## Job:
Write only the number of lines in the records beneath that hold "shown".

## Begin Supplied information

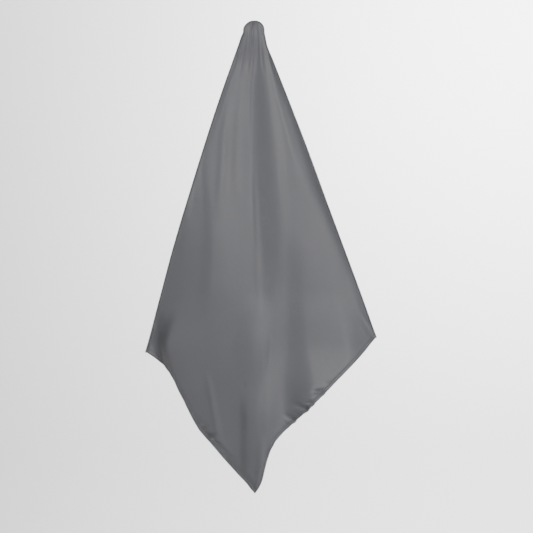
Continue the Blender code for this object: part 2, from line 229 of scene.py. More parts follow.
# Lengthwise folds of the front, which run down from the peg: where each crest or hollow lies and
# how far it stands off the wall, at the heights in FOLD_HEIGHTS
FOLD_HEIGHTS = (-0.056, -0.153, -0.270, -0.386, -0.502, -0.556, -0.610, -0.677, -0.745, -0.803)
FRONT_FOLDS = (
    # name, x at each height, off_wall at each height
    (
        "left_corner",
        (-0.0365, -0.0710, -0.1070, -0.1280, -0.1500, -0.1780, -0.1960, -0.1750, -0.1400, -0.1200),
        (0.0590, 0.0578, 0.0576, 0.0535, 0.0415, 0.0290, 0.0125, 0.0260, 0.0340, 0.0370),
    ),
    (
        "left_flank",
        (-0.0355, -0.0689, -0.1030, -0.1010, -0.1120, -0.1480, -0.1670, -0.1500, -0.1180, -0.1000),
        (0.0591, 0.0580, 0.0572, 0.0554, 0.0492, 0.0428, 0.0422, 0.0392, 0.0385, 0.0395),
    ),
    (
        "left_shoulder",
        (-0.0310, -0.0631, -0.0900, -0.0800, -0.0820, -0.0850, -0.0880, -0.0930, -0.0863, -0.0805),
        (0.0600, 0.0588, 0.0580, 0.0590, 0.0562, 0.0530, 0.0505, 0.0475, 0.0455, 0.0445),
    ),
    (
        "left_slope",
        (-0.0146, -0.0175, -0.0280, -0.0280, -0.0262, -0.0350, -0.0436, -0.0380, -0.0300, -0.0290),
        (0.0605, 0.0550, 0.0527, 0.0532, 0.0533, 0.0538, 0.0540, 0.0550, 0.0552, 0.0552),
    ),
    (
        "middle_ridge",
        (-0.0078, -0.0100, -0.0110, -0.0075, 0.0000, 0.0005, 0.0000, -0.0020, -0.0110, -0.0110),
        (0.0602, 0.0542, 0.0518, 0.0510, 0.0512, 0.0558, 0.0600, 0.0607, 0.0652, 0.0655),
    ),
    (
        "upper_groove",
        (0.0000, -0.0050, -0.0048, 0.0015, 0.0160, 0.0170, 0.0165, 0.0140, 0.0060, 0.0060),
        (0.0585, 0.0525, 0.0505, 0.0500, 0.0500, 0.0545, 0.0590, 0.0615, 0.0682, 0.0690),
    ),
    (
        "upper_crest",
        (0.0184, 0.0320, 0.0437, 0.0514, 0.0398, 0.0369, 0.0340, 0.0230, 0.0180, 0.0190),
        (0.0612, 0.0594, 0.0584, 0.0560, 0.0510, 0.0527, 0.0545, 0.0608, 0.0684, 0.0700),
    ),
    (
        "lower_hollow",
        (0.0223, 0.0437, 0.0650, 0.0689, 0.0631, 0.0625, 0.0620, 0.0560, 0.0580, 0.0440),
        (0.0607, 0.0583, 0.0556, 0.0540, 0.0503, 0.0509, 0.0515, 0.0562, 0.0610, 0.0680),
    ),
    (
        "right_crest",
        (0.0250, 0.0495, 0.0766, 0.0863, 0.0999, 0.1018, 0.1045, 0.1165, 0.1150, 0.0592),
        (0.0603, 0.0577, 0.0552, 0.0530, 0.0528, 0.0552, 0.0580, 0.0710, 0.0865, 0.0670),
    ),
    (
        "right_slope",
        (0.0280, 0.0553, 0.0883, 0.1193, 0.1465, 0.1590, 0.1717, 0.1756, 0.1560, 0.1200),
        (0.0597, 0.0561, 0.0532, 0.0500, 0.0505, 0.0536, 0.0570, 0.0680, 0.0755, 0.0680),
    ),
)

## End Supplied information
## Begin Supplied information

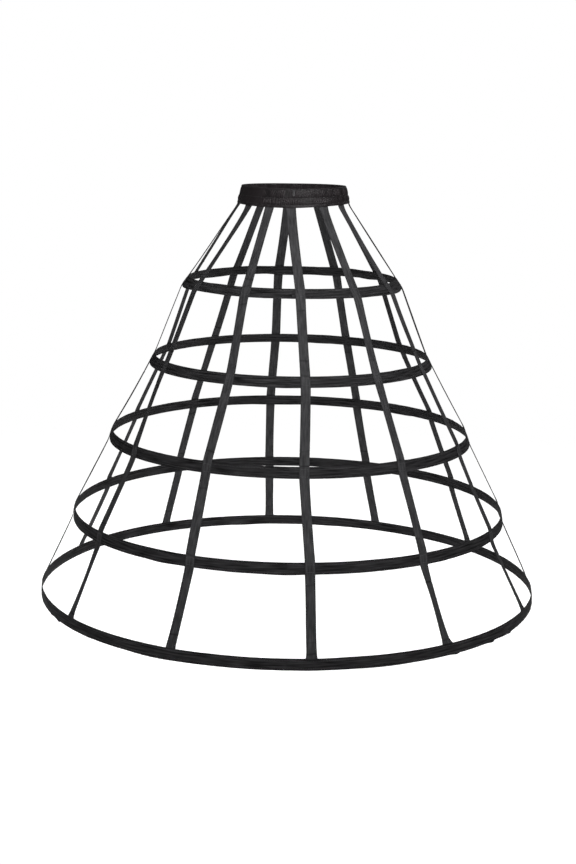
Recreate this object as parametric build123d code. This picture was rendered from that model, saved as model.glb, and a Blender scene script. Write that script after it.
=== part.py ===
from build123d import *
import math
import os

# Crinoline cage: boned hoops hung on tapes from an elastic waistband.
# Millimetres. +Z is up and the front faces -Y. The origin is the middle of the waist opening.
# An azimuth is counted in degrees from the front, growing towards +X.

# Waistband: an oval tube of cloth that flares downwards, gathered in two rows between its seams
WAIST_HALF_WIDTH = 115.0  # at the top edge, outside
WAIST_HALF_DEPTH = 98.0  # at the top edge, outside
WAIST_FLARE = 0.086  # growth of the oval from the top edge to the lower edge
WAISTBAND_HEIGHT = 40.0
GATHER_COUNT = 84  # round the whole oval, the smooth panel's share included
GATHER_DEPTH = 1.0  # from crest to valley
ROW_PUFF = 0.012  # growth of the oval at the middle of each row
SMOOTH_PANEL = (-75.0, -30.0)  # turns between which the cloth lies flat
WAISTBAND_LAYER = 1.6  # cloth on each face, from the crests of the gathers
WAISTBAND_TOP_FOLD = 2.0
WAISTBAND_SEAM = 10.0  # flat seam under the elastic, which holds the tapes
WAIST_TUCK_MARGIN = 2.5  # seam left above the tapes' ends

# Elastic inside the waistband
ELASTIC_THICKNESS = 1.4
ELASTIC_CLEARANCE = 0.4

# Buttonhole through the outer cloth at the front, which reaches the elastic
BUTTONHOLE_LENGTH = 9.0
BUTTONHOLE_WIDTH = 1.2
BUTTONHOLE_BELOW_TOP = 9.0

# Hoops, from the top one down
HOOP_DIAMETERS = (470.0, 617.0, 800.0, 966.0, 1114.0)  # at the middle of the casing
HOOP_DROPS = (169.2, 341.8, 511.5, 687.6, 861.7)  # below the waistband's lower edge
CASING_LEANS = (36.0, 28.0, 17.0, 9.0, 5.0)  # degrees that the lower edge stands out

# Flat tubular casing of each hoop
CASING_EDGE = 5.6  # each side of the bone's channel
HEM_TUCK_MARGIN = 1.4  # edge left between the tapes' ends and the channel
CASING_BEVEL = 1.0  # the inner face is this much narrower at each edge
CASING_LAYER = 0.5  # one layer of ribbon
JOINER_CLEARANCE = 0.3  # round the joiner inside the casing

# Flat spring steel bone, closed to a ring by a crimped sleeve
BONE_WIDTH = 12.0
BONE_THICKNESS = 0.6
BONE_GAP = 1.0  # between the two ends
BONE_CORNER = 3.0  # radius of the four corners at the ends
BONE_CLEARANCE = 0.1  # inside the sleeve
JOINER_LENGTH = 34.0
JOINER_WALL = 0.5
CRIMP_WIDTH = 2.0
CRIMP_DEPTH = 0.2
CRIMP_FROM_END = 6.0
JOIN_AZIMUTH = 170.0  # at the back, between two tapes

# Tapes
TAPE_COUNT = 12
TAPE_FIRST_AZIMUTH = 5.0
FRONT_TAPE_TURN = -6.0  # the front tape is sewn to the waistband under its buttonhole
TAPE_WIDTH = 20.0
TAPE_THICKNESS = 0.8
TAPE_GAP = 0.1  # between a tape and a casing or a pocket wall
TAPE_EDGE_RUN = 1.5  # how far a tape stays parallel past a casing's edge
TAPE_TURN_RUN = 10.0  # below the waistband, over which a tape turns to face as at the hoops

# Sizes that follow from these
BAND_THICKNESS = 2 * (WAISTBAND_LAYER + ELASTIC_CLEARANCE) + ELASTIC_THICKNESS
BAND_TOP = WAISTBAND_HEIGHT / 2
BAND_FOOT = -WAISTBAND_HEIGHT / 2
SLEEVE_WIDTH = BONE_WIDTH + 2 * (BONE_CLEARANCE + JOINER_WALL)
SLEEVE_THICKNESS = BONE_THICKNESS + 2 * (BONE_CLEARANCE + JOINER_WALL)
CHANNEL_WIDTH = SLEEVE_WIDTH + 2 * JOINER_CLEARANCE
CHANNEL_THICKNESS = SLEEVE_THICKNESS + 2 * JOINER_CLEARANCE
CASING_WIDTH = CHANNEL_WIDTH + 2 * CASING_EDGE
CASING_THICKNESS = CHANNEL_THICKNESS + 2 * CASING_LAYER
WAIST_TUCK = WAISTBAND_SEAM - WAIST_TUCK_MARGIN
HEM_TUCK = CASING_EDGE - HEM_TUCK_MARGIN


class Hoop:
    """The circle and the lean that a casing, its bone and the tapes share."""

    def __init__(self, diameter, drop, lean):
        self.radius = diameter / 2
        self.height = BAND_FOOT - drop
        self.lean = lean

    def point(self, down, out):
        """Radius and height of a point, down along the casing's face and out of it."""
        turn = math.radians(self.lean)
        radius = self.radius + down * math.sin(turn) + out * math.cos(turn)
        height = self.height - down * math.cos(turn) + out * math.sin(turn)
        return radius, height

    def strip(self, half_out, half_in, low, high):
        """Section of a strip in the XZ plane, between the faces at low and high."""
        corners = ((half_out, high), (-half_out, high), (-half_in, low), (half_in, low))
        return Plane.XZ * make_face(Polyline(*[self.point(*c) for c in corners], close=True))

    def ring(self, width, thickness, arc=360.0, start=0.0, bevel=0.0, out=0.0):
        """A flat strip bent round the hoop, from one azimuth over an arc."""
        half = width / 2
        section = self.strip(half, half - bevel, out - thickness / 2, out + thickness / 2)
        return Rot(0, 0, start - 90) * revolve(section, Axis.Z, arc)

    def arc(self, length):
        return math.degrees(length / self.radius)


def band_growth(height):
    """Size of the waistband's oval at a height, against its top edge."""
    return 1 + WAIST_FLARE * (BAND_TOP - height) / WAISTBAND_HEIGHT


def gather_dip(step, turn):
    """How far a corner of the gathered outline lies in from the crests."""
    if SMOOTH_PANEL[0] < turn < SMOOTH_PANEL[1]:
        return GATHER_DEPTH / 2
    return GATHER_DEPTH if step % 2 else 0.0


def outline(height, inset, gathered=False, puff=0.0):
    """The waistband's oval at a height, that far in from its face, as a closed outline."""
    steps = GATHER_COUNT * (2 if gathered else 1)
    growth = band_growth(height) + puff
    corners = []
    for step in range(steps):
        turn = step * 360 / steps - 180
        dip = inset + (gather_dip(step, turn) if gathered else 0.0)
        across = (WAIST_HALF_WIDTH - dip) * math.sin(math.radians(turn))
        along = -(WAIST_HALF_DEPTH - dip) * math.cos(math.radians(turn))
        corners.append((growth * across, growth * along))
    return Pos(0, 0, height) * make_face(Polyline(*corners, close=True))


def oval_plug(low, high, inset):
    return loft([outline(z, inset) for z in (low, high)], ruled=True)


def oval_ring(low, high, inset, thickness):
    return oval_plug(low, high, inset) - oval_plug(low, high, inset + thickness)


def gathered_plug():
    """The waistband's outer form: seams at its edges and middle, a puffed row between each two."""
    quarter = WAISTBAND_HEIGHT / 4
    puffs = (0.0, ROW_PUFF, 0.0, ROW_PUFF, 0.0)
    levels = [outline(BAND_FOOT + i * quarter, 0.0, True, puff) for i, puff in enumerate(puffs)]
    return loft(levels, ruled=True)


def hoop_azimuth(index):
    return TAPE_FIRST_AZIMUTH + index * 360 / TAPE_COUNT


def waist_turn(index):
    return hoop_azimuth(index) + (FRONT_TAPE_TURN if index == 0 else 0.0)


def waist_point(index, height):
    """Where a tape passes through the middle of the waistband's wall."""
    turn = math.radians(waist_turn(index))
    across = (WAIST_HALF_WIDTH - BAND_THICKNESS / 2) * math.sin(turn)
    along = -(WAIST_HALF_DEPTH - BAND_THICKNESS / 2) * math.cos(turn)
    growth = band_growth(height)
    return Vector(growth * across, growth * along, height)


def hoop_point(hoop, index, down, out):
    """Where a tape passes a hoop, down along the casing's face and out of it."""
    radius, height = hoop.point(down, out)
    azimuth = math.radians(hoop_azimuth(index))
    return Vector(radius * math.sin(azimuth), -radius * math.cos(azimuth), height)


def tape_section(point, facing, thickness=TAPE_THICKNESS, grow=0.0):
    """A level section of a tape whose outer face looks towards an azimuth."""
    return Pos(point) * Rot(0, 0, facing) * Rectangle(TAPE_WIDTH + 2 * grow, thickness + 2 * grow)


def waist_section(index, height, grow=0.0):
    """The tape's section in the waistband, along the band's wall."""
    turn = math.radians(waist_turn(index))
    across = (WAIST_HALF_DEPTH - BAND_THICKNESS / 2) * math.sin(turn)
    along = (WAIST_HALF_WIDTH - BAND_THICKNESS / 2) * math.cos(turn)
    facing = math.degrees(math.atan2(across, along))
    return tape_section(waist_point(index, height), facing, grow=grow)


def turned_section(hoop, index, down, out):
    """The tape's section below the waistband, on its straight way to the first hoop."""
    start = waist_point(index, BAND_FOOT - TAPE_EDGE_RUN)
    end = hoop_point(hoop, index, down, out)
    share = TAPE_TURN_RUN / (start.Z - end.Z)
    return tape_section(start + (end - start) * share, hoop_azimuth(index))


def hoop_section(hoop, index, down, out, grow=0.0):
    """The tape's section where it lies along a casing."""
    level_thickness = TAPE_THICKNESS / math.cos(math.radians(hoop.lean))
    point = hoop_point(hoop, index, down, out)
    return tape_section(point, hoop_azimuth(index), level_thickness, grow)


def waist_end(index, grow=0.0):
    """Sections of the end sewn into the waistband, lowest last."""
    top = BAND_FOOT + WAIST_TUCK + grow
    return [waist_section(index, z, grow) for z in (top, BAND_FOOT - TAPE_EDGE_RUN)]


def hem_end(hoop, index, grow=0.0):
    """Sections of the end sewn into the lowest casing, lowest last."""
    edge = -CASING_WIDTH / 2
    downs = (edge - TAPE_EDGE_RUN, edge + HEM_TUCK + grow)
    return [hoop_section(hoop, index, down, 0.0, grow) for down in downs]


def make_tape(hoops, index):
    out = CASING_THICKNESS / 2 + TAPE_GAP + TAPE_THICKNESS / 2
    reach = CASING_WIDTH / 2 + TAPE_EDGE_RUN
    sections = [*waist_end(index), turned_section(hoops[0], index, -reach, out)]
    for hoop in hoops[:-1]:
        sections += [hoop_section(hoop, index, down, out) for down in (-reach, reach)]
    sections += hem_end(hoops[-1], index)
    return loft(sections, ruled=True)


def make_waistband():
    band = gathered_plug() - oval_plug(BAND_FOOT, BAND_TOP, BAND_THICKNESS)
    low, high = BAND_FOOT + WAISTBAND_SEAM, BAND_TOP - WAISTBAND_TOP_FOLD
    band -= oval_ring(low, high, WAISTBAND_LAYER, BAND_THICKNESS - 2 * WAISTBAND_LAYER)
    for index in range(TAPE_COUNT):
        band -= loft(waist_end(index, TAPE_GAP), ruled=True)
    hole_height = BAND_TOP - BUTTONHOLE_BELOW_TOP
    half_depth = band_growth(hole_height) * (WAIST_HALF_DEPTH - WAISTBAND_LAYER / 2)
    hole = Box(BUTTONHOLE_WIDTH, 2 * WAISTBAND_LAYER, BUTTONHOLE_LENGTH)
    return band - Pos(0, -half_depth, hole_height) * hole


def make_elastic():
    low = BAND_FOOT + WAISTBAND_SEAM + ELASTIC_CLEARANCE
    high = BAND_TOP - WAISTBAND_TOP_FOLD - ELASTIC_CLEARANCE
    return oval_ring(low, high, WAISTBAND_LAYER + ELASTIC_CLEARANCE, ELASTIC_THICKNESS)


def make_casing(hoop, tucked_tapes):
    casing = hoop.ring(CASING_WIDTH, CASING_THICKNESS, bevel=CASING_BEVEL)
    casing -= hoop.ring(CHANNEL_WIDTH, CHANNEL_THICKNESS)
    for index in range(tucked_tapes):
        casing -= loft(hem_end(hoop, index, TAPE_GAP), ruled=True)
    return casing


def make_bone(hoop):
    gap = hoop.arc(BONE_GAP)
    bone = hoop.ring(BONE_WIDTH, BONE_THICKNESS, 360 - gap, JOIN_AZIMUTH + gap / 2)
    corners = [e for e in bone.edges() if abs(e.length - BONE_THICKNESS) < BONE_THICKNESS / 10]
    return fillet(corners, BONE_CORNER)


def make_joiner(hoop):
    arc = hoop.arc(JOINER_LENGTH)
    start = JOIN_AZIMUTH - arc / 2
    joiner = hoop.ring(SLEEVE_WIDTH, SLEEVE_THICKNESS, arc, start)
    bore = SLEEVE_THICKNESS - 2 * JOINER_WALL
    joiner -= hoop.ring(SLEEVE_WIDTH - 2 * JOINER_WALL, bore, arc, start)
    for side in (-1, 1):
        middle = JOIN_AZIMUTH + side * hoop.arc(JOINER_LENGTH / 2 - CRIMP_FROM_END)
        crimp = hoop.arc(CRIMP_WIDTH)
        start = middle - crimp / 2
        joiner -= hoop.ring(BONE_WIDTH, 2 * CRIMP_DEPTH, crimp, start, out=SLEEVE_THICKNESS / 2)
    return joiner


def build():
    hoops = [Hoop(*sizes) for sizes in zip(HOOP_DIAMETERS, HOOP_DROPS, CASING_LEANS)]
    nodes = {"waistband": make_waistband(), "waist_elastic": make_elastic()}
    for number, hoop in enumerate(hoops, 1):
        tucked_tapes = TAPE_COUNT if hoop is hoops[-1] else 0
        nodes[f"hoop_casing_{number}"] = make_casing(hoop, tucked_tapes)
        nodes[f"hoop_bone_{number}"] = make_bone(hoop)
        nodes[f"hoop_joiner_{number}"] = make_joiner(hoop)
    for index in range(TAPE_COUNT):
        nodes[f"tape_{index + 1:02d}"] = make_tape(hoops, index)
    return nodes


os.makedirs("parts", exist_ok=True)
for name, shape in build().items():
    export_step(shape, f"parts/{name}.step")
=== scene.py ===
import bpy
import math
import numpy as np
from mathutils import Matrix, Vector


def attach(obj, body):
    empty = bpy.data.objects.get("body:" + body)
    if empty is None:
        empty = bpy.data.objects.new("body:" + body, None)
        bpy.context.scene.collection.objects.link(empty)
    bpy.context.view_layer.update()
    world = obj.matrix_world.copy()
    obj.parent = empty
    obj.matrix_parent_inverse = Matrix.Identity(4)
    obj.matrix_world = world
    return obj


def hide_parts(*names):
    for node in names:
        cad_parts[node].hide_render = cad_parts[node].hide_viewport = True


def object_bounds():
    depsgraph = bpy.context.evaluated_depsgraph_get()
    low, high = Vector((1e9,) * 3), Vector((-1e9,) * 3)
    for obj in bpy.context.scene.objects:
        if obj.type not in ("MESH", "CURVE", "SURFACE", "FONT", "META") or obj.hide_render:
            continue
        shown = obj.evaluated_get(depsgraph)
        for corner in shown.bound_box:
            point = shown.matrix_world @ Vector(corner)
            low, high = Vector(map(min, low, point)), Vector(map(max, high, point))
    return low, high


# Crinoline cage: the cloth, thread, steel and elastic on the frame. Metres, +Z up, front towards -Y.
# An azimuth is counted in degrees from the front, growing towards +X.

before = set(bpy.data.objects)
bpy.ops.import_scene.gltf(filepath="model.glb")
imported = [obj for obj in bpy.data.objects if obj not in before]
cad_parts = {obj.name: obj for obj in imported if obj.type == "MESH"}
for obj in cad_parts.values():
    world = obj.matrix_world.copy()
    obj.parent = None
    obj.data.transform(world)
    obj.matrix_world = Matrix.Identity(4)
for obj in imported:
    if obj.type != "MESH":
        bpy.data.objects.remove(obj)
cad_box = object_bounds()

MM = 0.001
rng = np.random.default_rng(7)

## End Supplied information

## Task result:
3